As always, the best way to evaluate the Times animation is to plug some different values into the equation. Imagine that the Times produced an animation which depicted Trump and Putin according to the grand American tradition of the minstrel show. The comedic possibilities are considerable: Trump and Putin as a pair of shuffling, watermelon-eating, handkerchief-headed darkies, robbing the sacred henhouse of Democracy to fill their bellies -- until a haint played by Robert Mueller comes along, Don and Vlad's eyes bug out, their hair stands on end, and they cry "Feets do yore stuff!" as they light out. Pretty cool, don't you think? I bet a lot of white Resistance liberals would eat it up. But there'd certainly be an outcry, condemnation, righteous denunciation of the Times for using these disgusting stereotypes.
There'd be defenses too: of course every woke liberal knows that being black or eating watermelon or raiding the henhouse aren't bad things in themselves, but Trump (and probably Putin as well) would surely see the depiction as degrading, so degrade away! I believe, though, that the condemnation would win out, because white liberals are better trained in rejecting racist humor than straight liberals are in rejecting antigay humor. Fag jokes, as I've pointed out before, are common and acceptable among straight liberals who piously support gay marriage and gays in the military, just good clean fun, and this was true years before Trump ran for the Presidency.

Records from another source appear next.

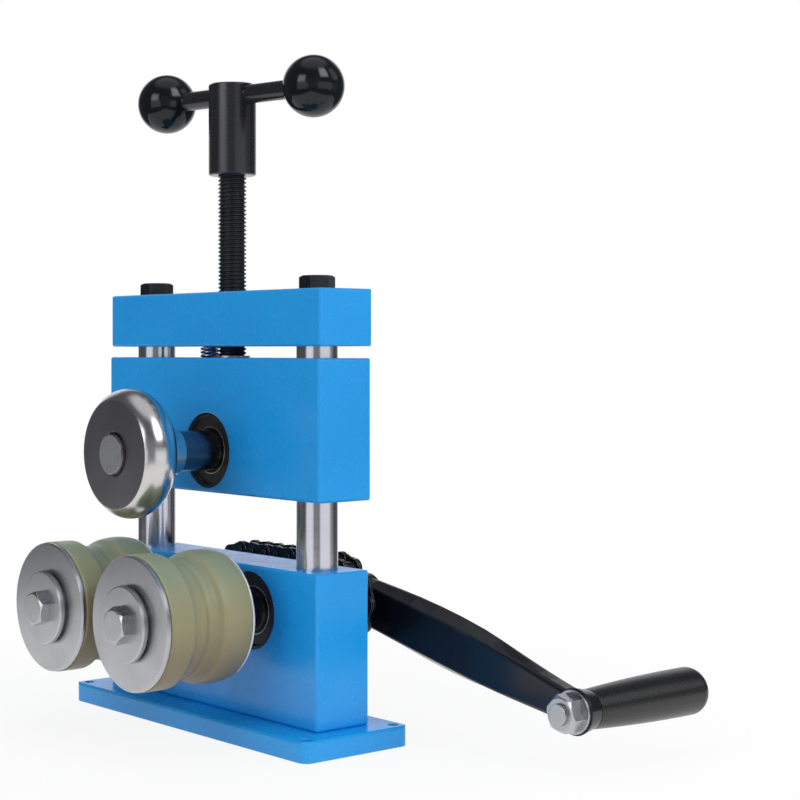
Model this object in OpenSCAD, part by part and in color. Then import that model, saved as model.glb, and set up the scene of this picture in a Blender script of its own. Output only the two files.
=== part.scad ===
// Bench ring roller: two lower rollers driven by a crank and a chain, and an
// upper roller that a screw presses down between them.
// X runs along the blocks, Y from the rollers (front) to the crank (rear), Z up.
// The origin is on the underside of the base, below the pressing screw.

/* [Base] */
// Length of the base plate along X
base_w = 243; // [232:1:260]
// Depth of the base plate along Y
base_d = 80; // [70:1:100]
// Thickness of the base plate
base_t = 12; // [9:0.5:16]
// Radius of the base plate's upright corners
base_corner_r = 6; // [3:0.5:12]
// How far the plate's middle lies to the right of the screw
base_shift_x = 2.2; // [-3:0.1:5]
// How far the plate's middle lies behind the screw
base_shift_y = -1.8; // [-4:0.1:4]
// Diameter of the four bench holes
bench_hole_d = 6.6; // [4:0.1:9]
// Distance of the bench holes from the plate's edges
bench_hole_inset = 7; // [6:0.5:10]
// Thread diameter of the screws that hold the lower block down
base_screw_d = 8; // [6:0.5:10]
// How far those screws reach into the lower block
base_screw_grip = 18; // [12:1:22]

/* [Blocks] */
// Depth of the three blocks along Y
block_d = 40; // [38:0.5:44]
// Length of the upper block
upper_block_w = 220; // [208:1:240]
// Height of the upper block
upper_block_h = 84; // [80:0.5:90]
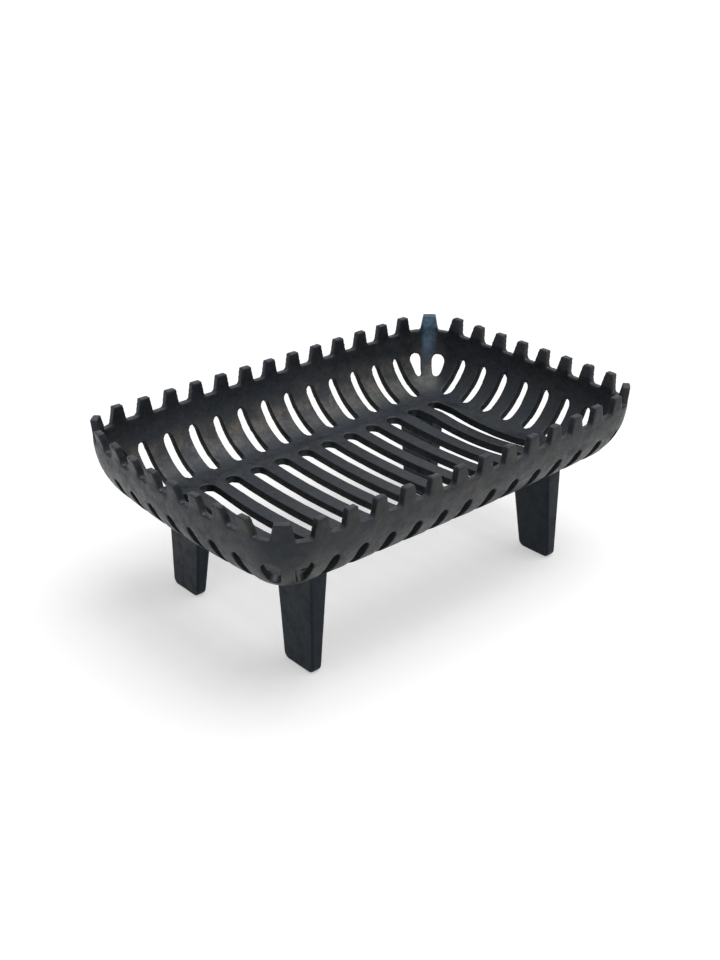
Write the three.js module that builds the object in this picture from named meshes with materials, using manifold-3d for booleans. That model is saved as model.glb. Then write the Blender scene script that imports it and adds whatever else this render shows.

I just remembered Barry Blitt's infamous New Yorker cover depicting the former Iranian president Mahmoud Ahmedinejad reacting with consternation as another man taps his foot under a restroom stall. This was supposed to be sophisticated satire, but I thought it was clumsy and tone-deaf. I still think so, and I think it revealed a lot about the artist, the magazine, and its audience that a mere linking of an official US enemy to homosexuality is worth a sly chuckle. That cartoon, along with the even more controversial Obama cover, featuring Barry and Michelle as black militants sharing a terrorist fist bump as a US flag burns in the White House fireplace, are for me further evidence that, contrary to Jon Schwarz's claim, liberals don't necessarily do analogies or humor any better than conservatives do. "I'm just trying to make myself laugh," Blitt told NPR. I thought he gets paid to make other people laugh as well?